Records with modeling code
-- start --

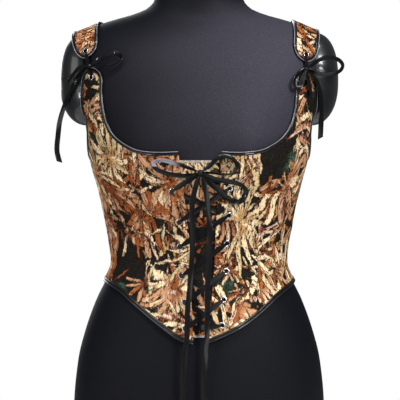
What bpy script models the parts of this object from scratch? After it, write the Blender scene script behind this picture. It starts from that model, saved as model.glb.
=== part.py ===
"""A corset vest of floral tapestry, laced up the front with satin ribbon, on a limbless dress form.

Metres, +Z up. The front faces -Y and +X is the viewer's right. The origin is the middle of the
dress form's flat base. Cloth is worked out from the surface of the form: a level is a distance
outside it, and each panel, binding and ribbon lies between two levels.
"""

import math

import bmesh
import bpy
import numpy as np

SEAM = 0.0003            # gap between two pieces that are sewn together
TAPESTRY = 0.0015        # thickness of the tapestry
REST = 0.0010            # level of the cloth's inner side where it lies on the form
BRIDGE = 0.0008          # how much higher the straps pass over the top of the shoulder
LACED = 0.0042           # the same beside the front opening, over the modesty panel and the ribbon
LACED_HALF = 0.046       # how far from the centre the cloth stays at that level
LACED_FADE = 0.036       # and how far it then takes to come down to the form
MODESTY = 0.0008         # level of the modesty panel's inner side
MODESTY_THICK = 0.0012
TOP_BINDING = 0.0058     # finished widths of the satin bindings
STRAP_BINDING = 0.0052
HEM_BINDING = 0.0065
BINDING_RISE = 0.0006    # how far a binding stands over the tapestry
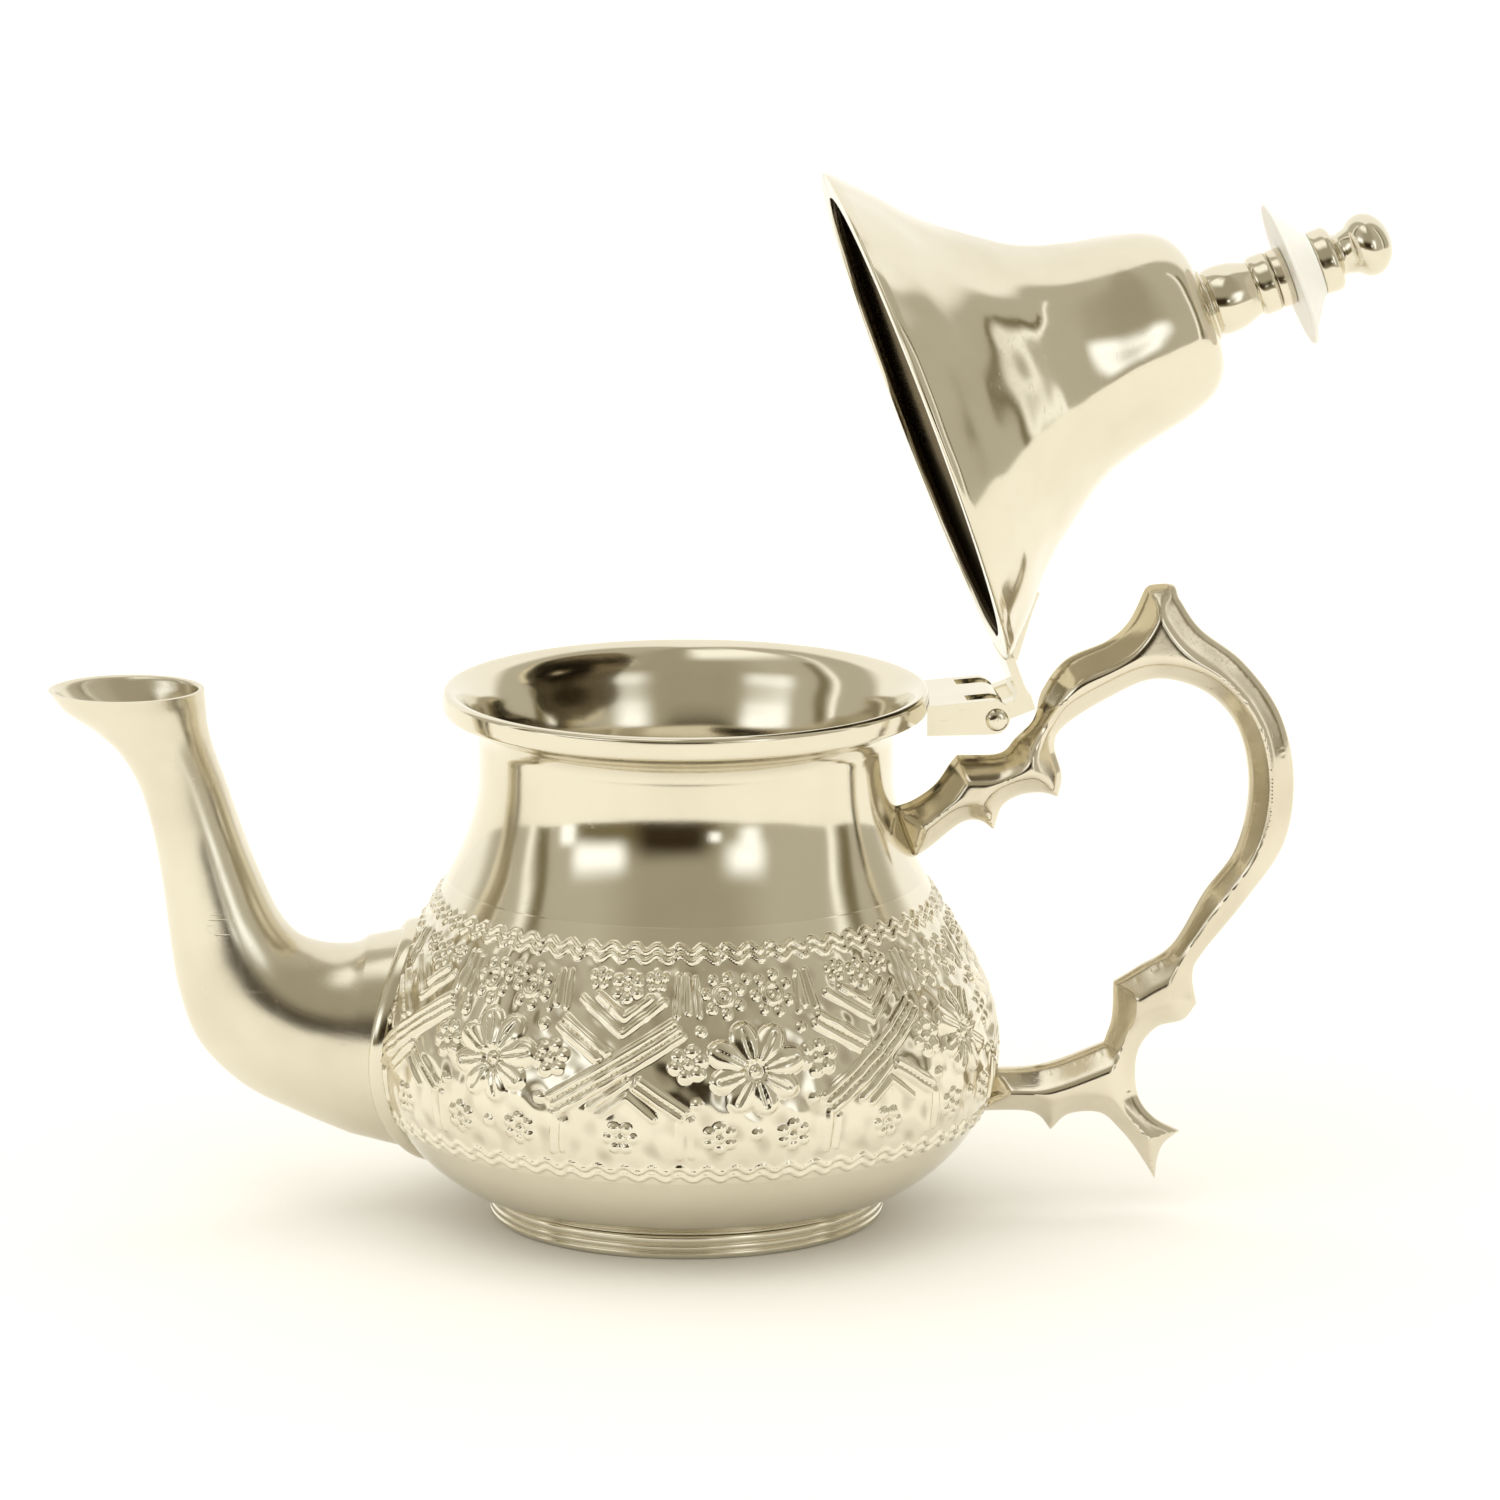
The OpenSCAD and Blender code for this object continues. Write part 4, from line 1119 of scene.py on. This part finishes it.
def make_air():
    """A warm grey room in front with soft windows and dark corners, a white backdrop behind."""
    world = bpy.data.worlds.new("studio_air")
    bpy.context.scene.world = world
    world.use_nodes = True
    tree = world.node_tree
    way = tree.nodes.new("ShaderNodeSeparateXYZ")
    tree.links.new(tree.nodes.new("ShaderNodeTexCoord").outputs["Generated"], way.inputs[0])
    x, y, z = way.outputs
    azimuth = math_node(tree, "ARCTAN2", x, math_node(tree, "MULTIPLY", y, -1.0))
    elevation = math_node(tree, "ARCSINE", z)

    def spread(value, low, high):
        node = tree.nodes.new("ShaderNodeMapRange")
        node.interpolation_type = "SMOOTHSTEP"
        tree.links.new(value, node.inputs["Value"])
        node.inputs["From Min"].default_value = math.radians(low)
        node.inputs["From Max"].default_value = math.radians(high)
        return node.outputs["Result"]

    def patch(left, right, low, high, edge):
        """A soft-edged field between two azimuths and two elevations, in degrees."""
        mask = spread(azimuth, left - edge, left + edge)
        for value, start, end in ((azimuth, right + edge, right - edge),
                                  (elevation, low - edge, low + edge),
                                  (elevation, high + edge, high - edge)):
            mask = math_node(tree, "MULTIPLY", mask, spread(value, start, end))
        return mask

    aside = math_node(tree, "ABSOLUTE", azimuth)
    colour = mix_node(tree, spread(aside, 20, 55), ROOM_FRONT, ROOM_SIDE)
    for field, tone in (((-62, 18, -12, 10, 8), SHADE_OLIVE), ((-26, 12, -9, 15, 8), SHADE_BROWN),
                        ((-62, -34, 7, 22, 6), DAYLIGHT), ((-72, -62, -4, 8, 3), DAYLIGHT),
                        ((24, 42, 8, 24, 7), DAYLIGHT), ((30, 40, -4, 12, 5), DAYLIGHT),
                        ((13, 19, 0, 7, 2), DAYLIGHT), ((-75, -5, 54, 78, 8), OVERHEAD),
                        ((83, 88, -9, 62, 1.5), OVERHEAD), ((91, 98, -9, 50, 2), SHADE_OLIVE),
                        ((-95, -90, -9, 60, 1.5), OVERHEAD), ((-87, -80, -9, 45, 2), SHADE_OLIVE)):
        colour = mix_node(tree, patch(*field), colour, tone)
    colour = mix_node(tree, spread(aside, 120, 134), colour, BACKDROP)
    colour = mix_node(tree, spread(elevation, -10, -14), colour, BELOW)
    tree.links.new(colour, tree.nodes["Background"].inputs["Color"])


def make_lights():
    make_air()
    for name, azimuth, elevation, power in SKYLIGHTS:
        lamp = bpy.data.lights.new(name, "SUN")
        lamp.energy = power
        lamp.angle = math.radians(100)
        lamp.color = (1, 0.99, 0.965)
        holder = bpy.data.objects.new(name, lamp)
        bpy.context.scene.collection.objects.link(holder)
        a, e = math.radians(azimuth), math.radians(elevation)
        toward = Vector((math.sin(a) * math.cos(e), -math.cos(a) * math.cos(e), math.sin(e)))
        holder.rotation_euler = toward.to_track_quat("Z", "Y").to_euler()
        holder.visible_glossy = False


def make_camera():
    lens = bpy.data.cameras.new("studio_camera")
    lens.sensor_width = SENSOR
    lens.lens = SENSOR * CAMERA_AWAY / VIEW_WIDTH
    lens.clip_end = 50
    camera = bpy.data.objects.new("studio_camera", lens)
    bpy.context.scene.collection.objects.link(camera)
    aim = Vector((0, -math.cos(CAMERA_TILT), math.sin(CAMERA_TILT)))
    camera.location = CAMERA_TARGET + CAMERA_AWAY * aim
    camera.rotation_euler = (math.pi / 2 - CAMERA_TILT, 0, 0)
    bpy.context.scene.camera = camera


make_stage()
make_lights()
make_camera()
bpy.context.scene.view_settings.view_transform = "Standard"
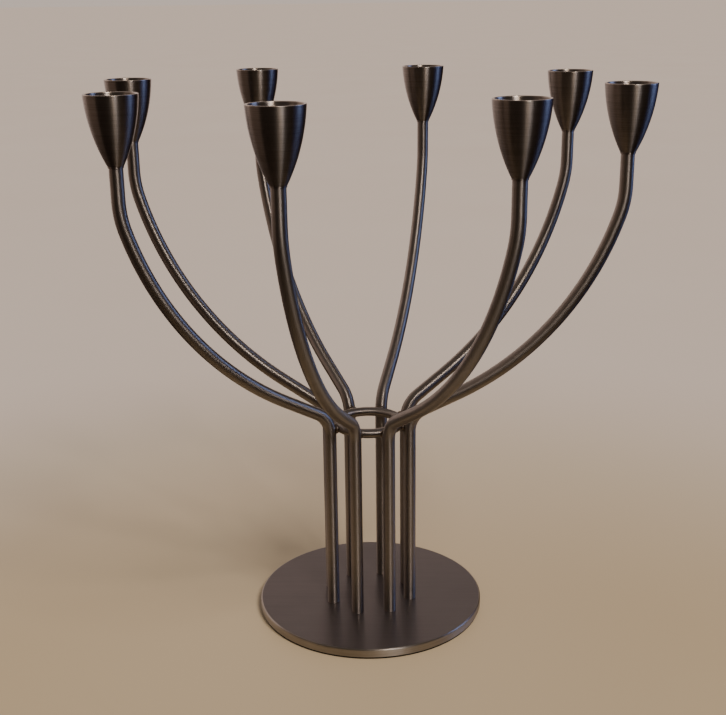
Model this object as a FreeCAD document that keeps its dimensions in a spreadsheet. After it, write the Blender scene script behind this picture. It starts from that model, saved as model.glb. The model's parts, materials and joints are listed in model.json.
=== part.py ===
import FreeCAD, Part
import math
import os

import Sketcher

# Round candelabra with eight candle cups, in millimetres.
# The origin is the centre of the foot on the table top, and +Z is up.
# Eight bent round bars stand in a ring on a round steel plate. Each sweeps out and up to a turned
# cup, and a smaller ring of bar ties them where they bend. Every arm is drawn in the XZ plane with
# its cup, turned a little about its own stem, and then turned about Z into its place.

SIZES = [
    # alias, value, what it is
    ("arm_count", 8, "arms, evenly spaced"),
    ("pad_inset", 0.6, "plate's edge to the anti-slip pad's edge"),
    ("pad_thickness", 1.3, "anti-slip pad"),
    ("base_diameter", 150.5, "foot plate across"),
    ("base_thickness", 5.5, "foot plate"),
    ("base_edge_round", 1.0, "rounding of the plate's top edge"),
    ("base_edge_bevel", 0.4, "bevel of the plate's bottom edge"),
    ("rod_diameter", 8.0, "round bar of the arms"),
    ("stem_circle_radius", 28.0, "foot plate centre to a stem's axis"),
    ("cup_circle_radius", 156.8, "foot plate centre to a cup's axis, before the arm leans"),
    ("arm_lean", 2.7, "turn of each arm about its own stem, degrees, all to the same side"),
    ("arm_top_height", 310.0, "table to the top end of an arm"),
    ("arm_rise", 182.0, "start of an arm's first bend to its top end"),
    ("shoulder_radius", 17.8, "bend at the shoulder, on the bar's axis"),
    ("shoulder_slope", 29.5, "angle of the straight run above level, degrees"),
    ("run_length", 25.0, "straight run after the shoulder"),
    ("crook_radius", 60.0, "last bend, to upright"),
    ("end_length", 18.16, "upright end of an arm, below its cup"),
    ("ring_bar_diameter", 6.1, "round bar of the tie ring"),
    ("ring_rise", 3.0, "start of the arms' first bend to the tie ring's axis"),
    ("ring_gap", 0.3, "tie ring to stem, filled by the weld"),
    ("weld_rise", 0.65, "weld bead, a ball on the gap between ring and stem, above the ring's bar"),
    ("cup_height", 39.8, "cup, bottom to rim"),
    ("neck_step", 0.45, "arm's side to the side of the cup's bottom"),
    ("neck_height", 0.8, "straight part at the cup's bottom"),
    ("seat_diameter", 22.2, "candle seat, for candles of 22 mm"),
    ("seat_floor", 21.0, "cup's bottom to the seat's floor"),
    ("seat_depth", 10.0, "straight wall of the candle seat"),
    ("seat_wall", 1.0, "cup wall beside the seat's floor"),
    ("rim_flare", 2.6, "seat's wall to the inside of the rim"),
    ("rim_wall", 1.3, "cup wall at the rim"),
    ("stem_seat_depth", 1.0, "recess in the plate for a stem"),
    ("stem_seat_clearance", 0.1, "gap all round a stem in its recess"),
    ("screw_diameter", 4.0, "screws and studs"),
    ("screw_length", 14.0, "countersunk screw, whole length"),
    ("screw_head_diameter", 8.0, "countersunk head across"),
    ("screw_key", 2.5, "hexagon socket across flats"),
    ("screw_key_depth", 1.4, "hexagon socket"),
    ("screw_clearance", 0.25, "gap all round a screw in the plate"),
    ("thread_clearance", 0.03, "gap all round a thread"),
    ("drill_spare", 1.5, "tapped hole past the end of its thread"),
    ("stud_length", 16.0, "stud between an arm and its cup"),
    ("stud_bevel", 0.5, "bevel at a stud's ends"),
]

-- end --

## [Exercise]
Retype exactly the lines above, from the one with "Model this object" through the one with "# its cup, turned", inclusive.

## [Answer below]
Model this object as a FreeCAD document that keeps its dimensions in a spreadsheet. After it, write the Blender scene script behind this picture. It starts from that model, saved as model.glb. The model's parts, materials and joints are listed in model.json.
=== part.py ===
import FreeCAD, Part
import math
import os

import Sketcher

# Round candelabra with eight candle cups, in millimetres.
# The origin is the centre of the foot on the table top, and +Z is up.
# Eight bent round bars stand in a ring on a round steel plate. Each sweeps out and up to a turned
# cup, and a smaller ring of bar ties them where they bend. Every arm is drawn in the XZ plane with
# its cup, turned a little about its own stem, and then turned about Z into its place.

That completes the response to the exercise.